Object modeling scripts:
--------------------------------

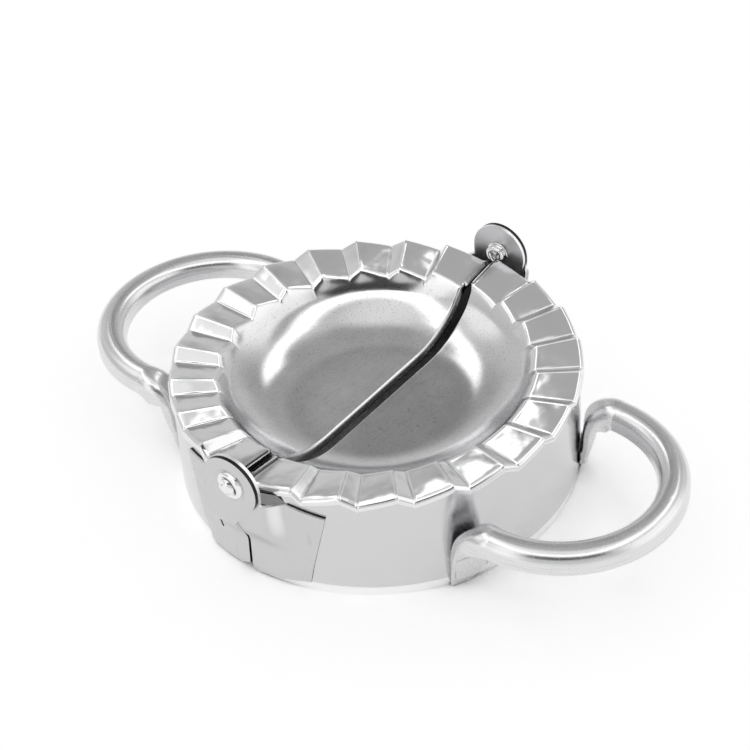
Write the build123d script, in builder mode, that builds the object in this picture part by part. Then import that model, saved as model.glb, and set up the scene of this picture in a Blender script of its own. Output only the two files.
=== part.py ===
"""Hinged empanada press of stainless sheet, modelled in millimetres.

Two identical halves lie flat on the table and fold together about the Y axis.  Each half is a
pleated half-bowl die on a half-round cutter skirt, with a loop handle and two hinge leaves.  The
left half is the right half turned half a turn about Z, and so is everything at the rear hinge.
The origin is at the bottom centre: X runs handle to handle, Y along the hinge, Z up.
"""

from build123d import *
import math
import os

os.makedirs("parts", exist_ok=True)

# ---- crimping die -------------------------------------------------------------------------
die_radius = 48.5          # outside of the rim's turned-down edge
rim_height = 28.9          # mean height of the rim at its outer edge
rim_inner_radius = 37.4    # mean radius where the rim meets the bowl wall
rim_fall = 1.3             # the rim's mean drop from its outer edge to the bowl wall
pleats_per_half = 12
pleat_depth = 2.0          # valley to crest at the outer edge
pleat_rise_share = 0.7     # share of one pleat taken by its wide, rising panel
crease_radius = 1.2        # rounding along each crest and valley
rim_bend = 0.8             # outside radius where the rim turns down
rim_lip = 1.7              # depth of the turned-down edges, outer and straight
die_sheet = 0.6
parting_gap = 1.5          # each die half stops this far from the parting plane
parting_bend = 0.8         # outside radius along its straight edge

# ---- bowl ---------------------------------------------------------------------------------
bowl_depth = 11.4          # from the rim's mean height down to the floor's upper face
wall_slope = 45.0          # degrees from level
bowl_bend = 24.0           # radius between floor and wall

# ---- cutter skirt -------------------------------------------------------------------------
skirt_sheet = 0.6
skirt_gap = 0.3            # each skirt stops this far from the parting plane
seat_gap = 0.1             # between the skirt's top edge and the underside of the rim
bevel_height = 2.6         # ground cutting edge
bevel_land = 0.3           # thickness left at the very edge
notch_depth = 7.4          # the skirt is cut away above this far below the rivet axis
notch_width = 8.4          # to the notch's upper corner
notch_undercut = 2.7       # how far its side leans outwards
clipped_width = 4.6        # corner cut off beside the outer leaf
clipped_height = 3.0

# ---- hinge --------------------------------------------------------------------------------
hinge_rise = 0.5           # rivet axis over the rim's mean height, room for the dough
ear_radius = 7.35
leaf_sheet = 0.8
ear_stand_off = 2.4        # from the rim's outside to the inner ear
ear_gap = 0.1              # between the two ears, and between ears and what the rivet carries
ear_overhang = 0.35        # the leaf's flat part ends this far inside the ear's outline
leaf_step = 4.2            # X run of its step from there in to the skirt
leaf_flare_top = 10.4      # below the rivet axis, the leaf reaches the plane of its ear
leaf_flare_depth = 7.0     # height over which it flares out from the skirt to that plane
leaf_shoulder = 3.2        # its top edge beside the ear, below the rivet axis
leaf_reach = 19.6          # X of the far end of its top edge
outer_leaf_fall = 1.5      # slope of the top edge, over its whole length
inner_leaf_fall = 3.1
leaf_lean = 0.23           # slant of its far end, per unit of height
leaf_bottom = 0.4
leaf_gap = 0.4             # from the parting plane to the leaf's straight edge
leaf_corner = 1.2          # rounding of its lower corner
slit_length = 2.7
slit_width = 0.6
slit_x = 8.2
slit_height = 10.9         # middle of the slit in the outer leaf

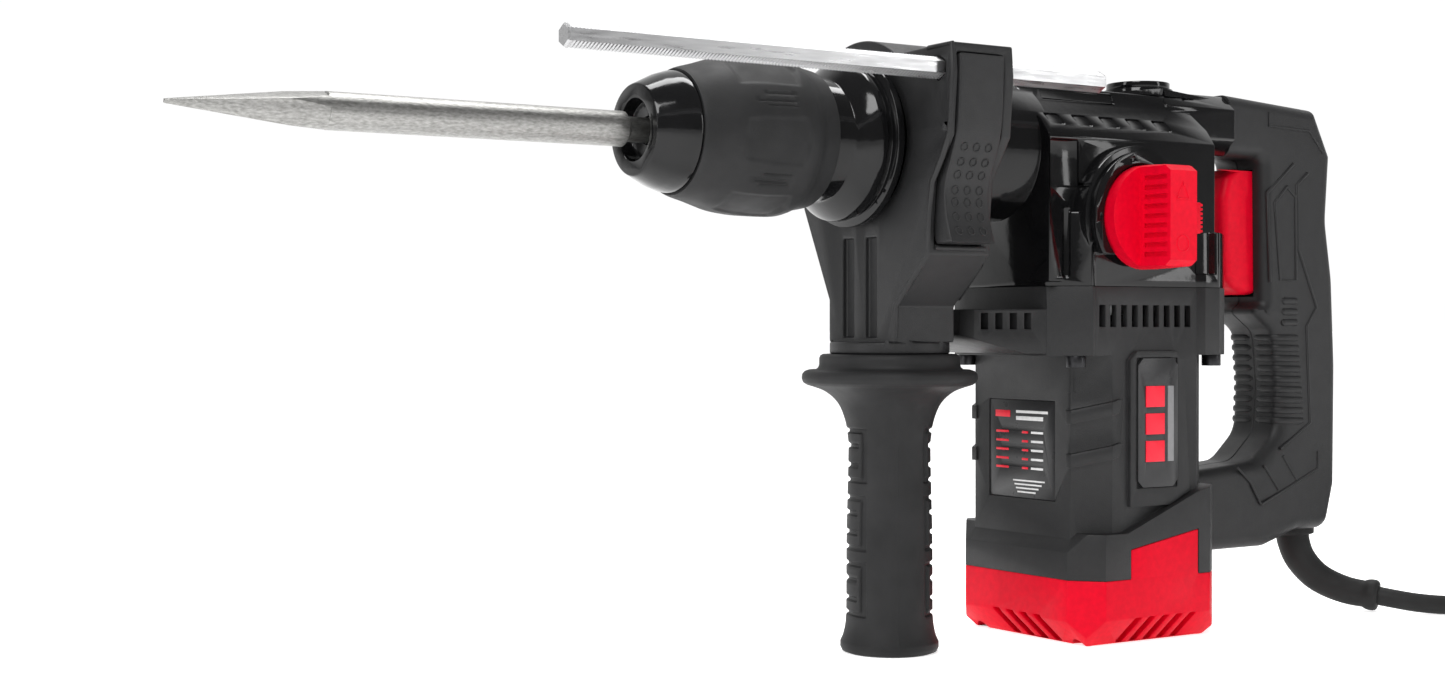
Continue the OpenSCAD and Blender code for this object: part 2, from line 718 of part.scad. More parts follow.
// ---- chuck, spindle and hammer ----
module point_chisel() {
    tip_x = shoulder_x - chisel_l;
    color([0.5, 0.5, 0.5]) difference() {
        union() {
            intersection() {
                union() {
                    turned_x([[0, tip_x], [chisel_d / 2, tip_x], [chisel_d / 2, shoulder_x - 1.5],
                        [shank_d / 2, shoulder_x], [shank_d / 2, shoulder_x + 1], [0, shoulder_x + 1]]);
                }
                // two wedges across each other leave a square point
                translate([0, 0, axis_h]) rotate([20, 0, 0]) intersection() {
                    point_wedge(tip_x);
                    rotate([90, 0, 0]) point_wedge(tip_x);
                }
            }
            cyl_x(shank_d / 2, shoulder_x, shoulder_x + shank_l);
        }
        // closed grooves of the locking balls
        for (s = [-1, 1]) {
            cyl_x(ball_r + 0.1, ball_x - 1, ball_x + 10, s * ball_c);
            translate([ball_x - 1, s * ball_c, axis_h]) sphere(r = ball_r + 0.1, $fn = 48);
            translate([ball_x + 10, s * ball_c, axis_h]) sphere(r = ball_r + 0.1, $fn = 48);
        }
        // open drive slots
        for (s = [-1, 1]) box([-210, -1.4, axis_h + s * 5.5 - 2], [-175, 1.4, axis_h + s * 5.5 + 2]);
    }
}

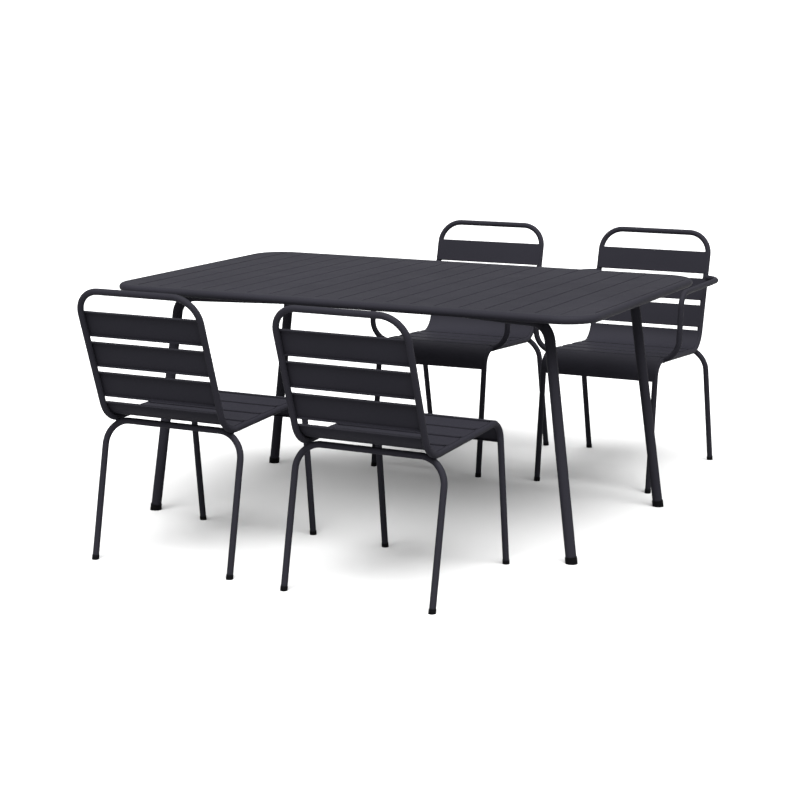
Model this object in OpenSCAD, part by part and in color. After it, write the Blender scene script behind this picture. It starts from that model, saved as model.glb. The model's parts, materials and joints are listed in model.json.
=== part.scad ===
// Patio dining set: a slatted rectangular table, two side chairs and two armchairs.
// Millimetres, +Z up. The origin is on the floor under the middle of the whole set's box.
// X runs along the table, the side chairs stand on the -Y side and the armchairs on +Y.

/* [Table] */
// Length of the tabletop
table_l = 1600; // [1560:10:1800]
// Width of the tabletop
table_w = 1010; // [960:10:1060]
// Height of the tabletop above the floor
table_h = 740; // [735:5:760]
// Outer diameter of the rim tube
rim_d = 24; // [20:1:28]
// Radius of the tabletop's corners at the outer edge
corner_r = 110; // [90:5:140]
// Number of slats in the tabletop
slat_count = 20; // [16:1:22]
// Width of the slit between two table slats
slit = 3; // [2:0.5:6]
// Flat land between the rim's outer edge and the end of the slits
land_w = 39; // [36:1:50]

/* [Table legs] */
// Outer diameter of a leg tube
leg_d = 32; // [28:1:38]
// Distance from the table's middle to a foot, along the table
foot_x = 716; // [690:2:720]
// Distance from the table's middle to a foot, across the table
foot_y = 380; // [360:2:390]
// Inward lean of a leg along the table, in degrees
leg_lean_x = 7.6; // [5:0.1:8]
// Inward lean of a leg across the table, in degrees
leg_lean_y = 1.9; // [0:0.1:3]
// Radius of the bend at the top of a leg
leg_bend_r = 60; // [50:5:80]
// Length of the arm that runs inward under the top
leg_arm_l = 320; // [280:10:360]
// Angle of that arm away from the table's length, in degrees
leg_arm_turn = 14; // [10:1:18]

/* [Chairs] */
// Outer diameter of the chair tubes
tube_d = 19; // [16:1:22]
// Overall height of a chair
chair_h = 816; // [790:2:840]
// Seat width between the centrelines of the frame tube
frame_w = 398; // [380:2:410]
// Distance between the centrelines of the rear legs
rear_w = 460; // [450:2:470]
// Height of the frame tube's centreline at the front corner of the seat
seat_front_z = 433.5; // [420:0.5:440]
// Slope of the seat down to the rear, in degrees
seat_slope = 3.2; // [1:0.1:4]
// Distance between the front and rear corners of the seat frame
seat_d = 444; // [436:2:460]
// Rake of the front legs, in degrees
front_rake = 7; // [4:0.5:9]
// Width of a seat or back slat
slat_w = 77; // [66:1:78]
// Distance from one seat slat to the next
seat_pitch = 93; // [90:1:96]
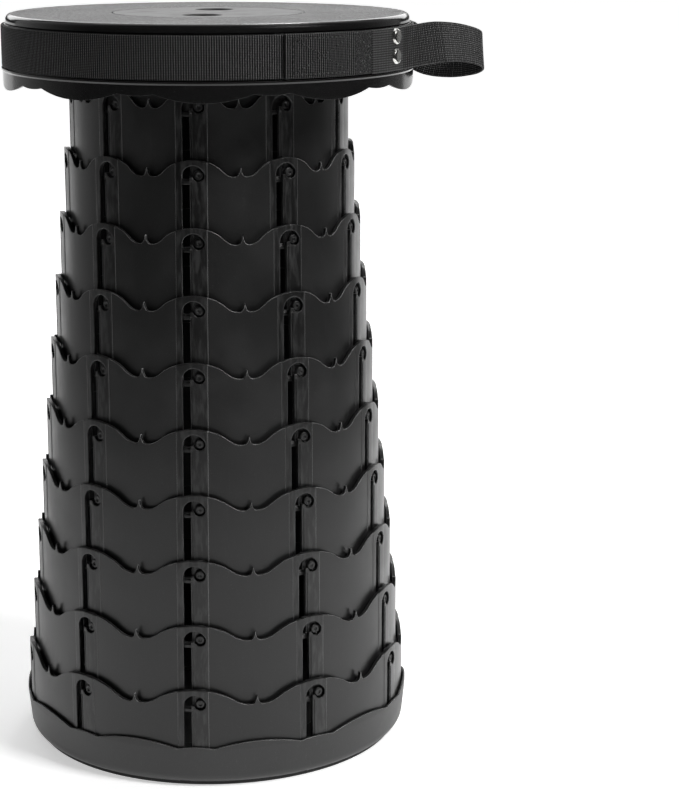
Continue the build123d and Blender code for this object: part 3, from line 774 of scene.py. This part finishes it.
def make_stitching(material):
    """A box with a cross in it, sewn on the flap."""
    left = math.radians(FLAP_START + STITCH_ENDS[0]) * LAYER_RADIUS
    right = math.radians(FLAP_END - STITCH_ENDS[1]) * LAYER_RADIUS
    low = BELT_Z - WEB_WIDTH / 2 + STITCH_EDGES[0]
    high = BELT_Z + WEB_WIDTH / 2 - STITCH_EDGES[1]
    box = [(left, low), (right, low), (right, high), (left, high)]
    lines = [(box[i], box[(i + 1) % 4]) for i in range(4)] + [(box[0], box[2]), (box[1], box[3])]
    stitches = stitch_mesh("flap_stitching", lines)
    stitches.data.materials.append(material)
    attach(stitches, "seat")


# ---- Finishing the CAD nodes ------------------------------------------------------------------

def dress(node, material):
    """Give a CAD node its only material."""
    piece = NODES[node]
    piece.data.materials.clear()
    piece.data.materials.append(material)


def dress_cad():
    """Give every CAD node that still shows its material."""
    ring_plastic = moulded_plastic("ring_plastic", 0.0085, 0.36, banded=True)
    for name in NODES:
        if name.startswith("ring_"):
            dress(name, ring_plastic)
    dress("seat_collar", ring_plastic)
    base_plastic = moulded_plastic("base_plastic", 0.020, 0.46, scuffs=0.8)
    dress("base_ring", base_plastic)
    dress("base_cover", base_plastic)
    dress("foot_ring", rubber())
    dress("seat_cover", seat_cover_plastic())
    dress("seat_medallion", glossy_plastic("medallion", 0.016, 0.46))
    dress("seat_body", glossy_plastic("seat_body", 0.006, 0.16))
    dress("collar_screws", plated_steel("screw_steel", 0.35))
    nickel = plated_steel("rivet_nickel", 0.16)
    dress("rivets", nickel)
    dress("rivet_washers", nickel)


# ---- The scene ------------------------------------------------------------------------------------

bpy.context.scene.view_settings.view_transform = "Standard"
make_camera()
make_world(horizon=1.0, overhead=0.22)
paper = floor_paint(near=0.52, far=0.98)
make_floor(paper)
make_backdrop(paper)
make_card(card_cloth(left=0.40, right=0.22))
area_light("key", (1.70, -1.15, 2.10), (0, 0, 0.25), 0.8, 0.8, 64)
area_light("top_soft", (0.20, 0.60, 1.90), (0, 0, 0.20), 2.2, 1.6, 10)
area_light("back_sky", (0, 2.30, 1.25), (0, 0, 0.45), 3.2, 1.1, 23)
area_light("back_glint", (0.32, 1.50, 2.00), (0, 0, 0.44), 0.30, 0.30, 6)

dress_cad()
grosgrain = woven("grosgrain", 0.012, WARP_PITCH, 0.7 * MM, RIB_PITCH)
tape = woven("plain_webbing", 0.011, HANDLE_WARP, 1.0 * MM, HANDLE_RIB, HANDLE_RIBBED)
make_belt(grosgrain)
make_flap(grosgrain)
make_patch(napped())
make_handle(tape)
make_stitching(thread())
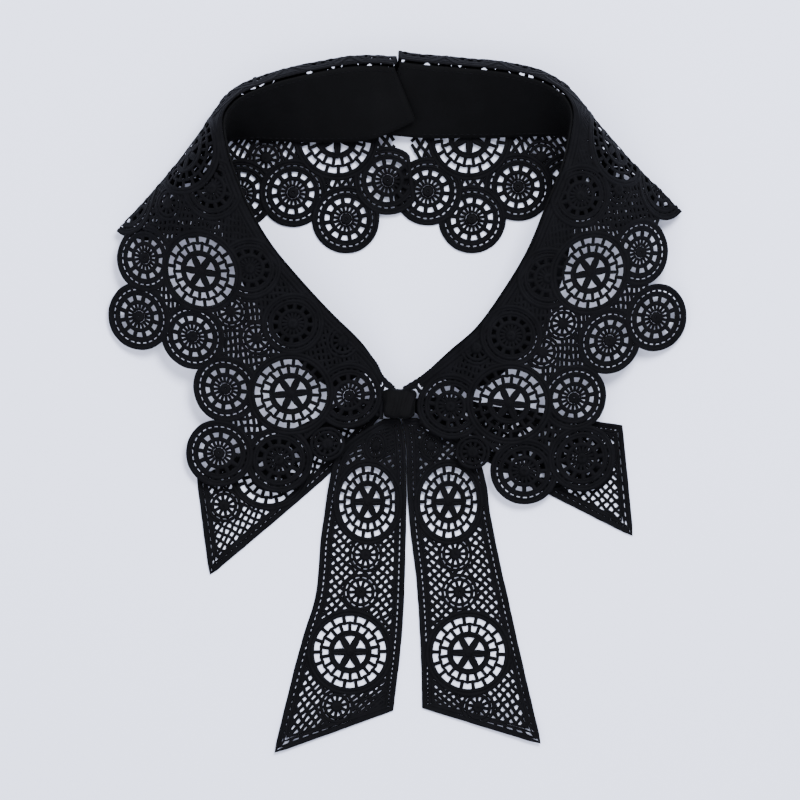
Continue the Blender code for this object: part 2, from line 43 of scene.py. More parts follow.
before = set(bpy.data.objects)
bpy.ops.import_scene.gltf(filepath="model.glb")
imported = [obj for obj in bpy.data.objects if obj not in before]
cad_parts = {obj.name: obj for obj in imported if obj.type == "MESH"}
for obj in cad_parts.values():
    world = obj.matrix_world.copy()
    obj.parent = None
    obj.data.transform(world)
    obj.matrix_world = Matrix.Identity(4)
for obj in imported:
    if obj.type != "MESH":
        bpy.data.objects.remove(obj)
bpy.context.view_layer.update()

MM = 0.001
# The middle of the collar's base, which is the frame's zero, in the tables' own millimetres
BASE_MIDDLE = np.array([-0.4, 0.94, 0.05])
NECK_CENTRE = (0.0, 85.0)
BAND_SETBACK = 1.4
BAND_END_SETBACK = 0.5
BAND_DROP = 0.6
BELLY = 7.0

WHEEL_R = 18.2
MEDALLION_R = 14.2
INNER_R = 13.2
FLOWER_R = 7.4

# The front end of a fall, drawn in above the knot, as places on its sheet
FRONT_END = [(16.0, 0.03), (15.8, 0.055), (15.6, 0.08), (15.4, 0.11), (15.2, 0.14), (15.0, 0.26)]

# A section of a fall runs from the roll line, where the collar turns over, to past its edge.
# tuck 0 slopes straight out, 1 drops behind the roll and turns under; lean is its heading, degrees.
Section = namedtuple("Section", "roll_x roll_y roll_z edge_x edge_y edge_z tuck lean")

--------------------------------

--- TASK STATEMENT ---
Pull out each line of the listing that holds the string "type".

--- RESULT ---
cad_parts = {obj.name: obj for obj in imported if obj.type == "MESH"}
    if obj.type != "MESH":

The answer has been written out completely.